→ PROBLEM DETAILS: Copy exactly, please, the lines of the data from its start through the line containing "return min(found) if".
-- START OF SOURCE EXCERPT --
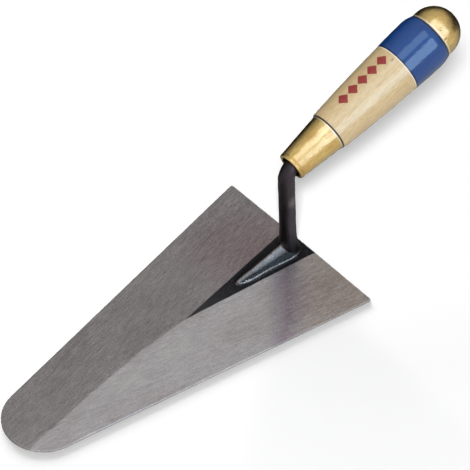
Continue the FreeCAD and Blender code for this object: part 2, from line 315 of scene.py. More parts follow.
def spanOf(node):
    places = [(vertex.co - mouth).dot(handleAxis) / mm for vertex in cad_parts[node].data.vertices]
    return min(places), max(places)


def radiusOf(node, place, reach=0.6, least=False):
    found = []
    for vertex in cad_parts[node].data.vertices:
        off = vertex.co - mouth
        along = off.dot(handleAxis)
        if abs(along / mm - place) < reach:
            found.append((off - handleAxis * along).length / mm)
    return min(found) if least else max(found)


def curved(start, stop, crown, steps=6):
    # arc between two profile corners; crown is its rise to the right of the way it goes
    first, last = Vector(start), Vector(stop)
    chord = last - first
    side = Vector((chord.y, -chord.x)).normalized()
    radius = (chord.length ** 2 / 4 + crown ** 2) / (2 * abs(crown))
    centre = (first + last) / 2 + side * (crown - math.copysign(radius, crown))
    sweep = math.copysign(2 * math.asin(min(1, chord.length / 2 / radius)), crown)
    if abs(crown) > radius:
        sweep = math.copysign(2 * math.pi, crown) - sweep
    arm = first - centre
    points = []
    for step in range(steps + 1):
        turn = sweep * step / steps
        points.append((centre.x + arm.x * math.cos(turn) - arm.y * math.sin(turn),
                       centre.y + arm.x * math.sin(turn) + arm.y * math.cos(turn)))
    return points


def spun(profile, closed=True, steps=144):
    mesh = bmesh.new()
    verts = [mesh.verts.new((max(radius, 0) * mm, 0, place * mm)) for radius, place in profile]
    edges = [mesh.edges.new(pair) for pair in zip(verts, verts[1:])]
    if closed:
        edges.append(mesh.edges.new((verts[-1], verts[0])))
    bmesh.ops.spin(mesh, geom=verts + edges, cent=(0, 0, 0), axis=(0, 0, 1), angle=2 * math.pi,
                   steps=steps, use_merge=True)
    bmesh.ops.remove_doubles(mesh, verts=mesh.verts, dist=1e-6)
    bmesh.ops.dissolve_degenerate(mesh, edges=mesh.edges, dist=1e-7)
    bmesh.ops.recalc_face_normals(mesh, faces=mesh.faces)
    return mesh


def settle(mesh):
    bmesh.ops.transform(mesh, matrix=onHandle, verts=mesh.verts)
    return mesh


def handleSpace(tree):
    # millimetres in the handle's own frame: z runs along it from the ferrule's mouth
    return mapped(tree, location=mouth, rotation=(rise - math.pi / 2, 0, 0), scale=(mm, mm, mm),
                  kind="TEXTURE")


# ---- blade ----

blade = {
    "noseRadius": 24.5, "cornerRadius": 1.0, "noseSteps": 72, "edgeBevel": 0.3,
    "thickness": 2.2, "cornerThickness": 1.25, "forgedWidth": 25.0, "forgedLength": 90.0,
}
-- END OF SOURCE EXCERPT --
→ OUTPUT FOR THIS TASK:
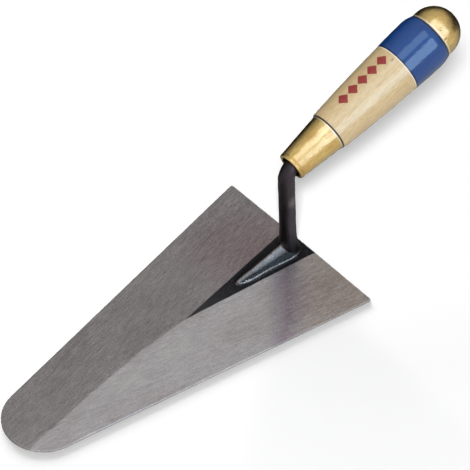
Continue the FreeCAD and Blender code for this object: part 2, from line 315 of scene.py. More parts follow.
def spanOf(node):
    places = [(vertex.co - mouth).dot(handleAxis) / mm for vertex in cad_parts[node].data.vertices]
    return min(places), max(places)


def radiusOf(node, place, reach=0.6, least=False):
    found = []
    for vertex in cad_parts[node].data.vertices:
        off = vertex.co - mouth
        along = off.dot(handleAxis)
        if abs(along / mm - place) < reach:
            found.append((off - handleAxis * along).length / mm)
    return min(found) if least else max(found)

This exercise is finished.